====== DATA ======

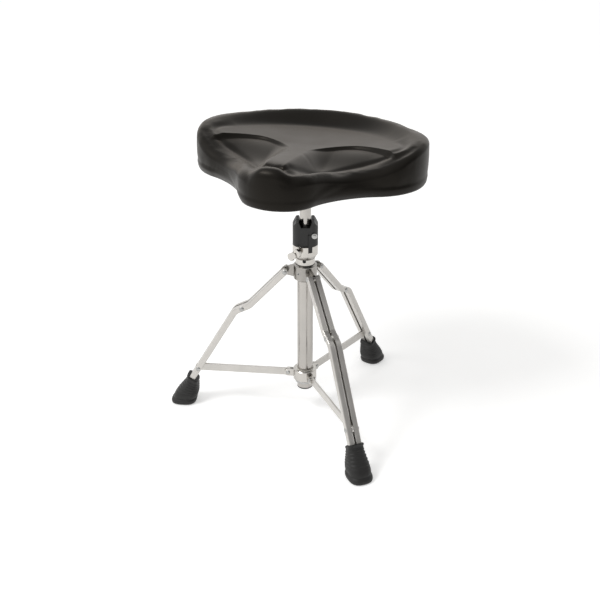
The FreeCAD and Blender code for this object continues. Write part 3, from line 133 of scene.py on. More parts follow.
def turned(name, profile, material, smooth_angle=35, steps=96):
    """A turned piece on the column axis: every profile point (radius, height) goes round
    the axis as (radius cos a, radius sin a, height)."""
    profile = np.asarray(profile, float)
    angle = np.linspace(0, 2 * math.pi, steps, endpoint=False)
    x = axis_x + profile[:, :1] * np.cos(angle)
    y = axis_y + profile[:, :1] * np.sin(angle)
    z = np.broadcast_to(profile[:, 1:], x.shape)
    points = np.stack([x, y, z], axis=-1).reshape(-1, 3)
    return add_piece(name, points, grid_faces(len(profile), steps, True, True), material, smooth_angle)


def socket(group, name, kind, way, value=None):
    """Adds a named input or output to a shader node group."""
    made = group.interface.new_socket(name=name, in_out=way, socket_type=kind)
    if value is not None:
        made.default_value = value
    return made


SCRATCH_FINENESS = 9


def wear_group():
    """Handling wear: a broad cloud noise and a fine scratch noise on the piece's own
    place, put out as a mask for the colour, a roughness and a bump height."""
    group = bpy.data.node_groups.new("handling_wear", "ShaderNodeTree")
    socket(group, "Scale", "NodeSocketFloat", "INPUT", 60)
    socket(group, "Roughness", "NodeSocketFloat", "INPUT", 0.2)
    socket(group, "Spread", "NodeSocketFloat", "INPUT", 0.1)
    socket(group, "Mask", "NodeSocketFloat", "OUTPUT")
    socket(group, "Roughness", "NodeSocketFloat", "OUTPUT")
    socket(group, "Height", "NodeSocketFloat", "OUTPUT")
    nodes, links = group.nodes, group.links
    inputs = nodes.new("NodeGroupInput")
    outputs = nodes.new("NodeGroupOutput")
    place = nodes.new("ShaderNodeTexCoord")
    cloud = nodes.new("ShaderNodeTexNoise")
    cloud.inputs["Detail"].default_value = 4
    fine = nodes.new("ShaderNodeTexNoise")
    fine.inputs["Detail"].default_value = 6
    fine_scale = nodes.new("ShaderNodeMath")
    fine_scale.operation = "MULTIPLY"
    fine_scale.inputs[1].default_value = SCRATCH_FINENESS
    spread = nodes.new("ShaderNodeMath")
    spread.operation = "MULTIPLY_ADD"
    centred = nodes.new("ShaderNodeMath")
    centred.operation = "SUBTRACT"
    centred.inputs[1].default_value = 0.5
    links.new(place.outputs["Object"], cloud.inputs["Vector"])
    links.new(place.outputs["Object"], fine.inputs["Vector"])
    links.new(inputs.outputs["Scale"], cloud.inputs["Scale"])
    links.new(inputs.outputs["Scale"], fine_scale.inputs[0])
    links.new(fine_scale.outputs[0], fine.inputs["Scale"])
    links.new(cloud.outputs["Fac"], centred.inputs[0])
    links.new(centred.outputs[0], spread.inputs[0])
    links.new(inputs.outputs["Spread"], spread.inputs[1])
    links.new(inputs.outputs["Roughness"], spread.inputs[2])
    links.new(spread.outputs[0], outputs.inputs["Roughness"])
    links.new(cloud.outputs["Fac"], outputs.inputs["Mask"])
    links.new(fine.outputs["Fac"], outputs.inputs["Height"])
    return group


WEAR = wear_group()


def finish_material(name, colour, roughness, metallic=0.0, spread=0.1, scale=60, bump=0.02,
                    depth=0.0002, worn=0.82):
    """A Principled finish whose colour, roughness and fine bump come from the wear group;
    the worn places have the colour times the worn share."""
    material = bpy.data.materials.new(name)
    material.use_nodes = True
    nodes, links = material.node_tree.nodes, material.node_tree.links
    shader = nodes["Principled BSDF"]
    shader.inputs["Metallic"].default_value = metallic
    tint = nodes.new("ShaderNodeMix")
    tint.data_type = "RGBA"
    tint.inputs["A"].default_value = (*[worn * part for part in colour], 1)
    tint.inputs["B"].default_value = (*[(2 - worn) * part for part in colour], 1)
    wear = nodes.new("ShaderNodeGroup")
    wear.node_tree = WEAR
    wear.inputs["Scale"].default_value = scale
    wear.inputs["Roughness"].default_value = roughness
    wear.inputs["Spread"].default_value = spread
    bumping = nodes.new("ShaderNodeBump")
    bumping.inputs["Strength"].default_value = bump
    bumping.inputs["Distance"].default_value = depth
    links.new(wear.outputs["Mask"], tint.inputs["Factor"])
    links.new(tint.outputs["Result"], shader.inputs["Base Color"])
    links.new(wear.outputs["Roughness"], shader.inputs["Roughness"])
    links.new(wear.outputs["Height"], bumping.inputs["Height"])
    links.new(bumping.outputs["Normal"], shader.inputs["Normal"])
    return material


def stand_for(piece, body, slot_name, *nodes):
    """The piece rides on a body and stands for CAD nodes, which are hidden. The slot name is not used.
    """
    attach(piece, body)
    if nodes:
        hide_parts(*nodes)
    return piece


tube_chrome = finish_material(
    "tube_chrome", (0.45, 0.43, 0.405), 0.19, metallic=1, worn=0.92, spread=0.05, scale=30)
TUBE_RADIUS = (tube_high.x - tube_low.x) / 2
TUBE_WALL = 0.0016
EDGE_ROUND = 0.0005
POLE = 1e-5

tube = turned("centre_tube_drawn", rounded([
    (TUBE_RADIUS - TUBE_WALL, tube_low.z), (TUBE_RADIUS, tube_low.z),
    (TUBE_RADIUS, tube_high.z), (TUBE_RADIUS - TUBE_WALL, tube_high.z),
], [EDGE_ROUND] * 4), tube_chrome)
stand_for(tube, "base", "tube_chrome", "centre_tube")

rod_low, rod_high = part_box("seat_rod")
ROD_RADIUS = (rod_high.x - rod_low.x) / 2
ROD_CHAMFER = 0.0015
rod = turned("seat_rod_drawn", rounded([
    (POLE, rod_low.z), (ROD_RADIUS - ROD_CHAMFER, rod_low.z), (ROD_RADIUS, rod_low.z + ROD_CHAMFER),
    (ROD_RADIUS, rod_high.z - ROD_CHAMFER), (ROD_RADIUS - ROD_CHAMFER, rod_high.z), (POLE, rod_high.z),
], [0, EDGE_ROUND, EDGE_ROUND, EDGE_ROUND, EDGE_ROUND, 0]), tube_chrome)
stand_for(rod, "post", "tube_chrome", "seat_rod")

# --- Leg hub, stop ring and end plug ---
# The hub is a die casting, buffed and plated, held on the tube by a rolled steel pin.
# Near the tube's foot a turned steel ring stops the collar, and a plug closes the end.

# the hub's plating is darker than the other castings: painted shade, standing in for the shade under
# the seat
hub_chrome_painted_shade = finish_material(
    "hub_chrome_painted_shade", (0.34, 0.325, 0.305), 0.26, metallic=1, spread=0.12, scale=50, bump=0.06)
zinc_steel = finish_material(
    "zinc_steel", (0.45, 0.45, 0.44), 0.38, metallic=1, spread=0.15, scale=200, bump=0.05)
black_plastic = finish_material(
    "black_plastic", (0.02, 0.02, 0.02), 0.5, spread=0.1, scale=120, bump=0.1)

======

REQUIRED WORK: Write out, exactly and with nothing else, the lines of the listing above from its first line through the line with "SCRATCH_FINENESS = 9".

CORRECT RESULT:
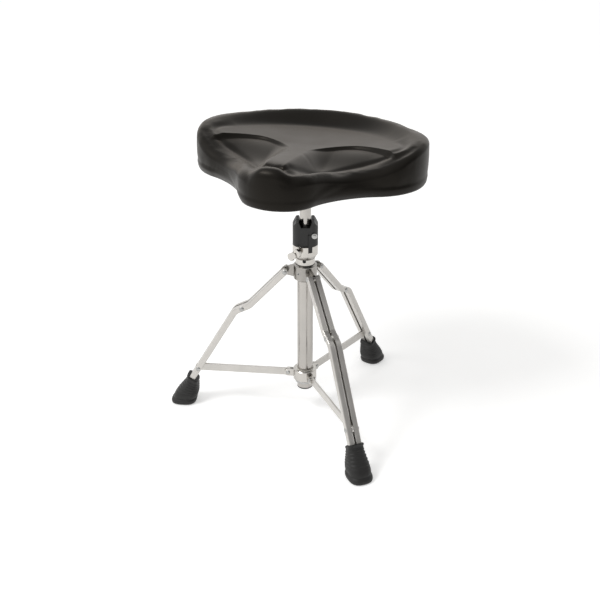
The FreeCAD and Blender code for this object continues. Write part 3, from line 133 of scene.py on. More parts follow.
def turned(name, profile, material, smooth_angle=35, steps=96):
    """A turned piece on the column axis: every profile point (radius, height) goes round
    the axis as (radius cos a, radius sin a, height)."""
    profile = np.asarray(profile, float)
    angle = np.linspace(0, 2 * math.pi, steps, endpoint=False)
    x = axis_x + profile[:, :1] * np.cos(angle)
    y = axis_y + profile[:, :1] * np.sin(angle)
    z = np.broadcast_to(profile[:, 1:], x.shape)
    points = np.stack([x, y, z], axis=-1).reshape(-1, 3)
    return add_piece(name, points, grid_faces(len(profile), steps, True, True), material, smooth_angle)


def socket(group, name, kind, way, value=None):
    """Adds a named input or output to a shader node group."""
    made = group.interface.new_socket(name=name, in_out=way, socket_type=kind)
    if value is not None:
        made.default_value = value
    return made


SCRATCH_FINENESS = 9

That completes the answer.